WHEREAS, each of the undersigned Investors and the Company entered into the Agreement providing for, among other things, registration rights for the Common Stock underlying the Shares;

WHEREAS, the Company, pursuant to Section 4 of the Agreement, agreed to use its reasonable best efforts to cause the Registration Statement to become effective within one hundred eighty (180) days after the Closing Date if the Registration Statement is subject to a full review by the SEC;

WHEREAS, Section 5.4 of the Agreement states that the terms of Section 4 of the Agreement may be amended without the consent or approval of all of the Subscribers so long as such amendment applies in the same fashion to the subscription agreements of all of the other subscribers for Shares in the Offering and at least holders of a majority of the Shares sold in the Offering have given their approval of such amendment, which approval shall be binding on all holders of Shares; and

WHEREAS, the undersigned Investors hold an aggregate number of Shares that is more than a majority of the Shares sold in the Offering and each of the undersigned Investors and the Company desire to amend Section 6 of the Agreement such that the Company shall use its reasonable best efforts to cause the Registration Statement to become effective on or before October 31, 2007.

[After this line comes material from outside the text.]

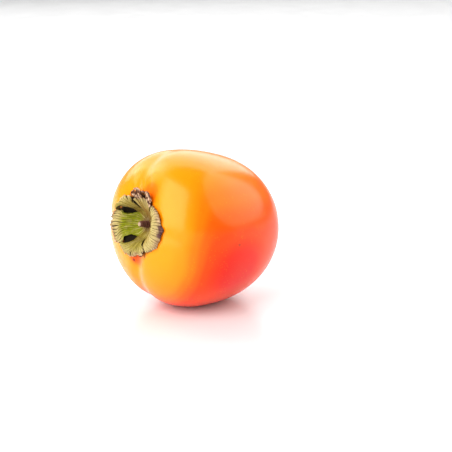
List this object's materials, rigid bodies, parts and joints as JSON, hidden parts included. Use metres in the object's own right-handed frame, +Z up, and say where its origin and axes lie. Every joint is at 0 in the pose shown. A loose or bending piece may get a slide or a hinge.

NOW THEREFORE, for good and valuable consideration, the receipt of which is hereby acknowledged, the parties hereto agree amend the Agreement as follow:

AGREEMENT

1.
Section 4.1 of the Agreement is hereby amended and restated as follows:
 
4.1 Registration Requirement. Subject to the terms and limitations hereof, the Company shall file a registration statement on Form SB-2 or other appropriate registration document under the Act (the “Registration Statement”) for resale of the Common Stock underlying the Shares, all shares held by the shareholders of the Company, excluding shares held by the Westpark Affiliates, immediately prior to the Close (the “Registrable Securities”) and shall use its reasonable best efforts to maintain the Registration Statement effective for a period of twenty-four (24) months at the Company’s expense (the “Effectiveness Period”). The Company shall register the Shares in such a Registration Statement no later than thirty (30) days after the Closing Date (the “Registration Filing Date”), and shall use reasonable best efforts to cause such Registration Statement to become effective on or before October 31, 2007. Subject to the conditions and limitations hereof, including the limitations set forth in Section 4.2, the Company’s failure to satisfy the obligations specified in the immediately preceding sentence shall require the Company to make a cash payment, as liquidated damages, to the Subscriber of 0.0333% of the Purchase Price of the Shares sold to the Subscriber under this Subscription Agreement for each business day of such failure. For the avoidance of doubt, any right to receive such cash payment shall be Subscriber’s sole and exclusive remedy for the failure of the Company to satisfy the obligations under this Section 4.1. All shares which are beneficially owned by Westpark Affiliates will be included in a subsequent registration statement filed by the Company within ten (10) days after the end of the six-month period that immediately follows the date on which the Company files the registration statement to register the Shares.
 
 
 

 

2.
Except as amended herein, the Agreement shall remain in full force and effect.
 
3.    This Amendment may be executed in any number of facsimile counterparts, each of which shall be an original, but which together constitute one and the same instrument.
 
 
[SIGNATURE PAGES TO FOLLOW]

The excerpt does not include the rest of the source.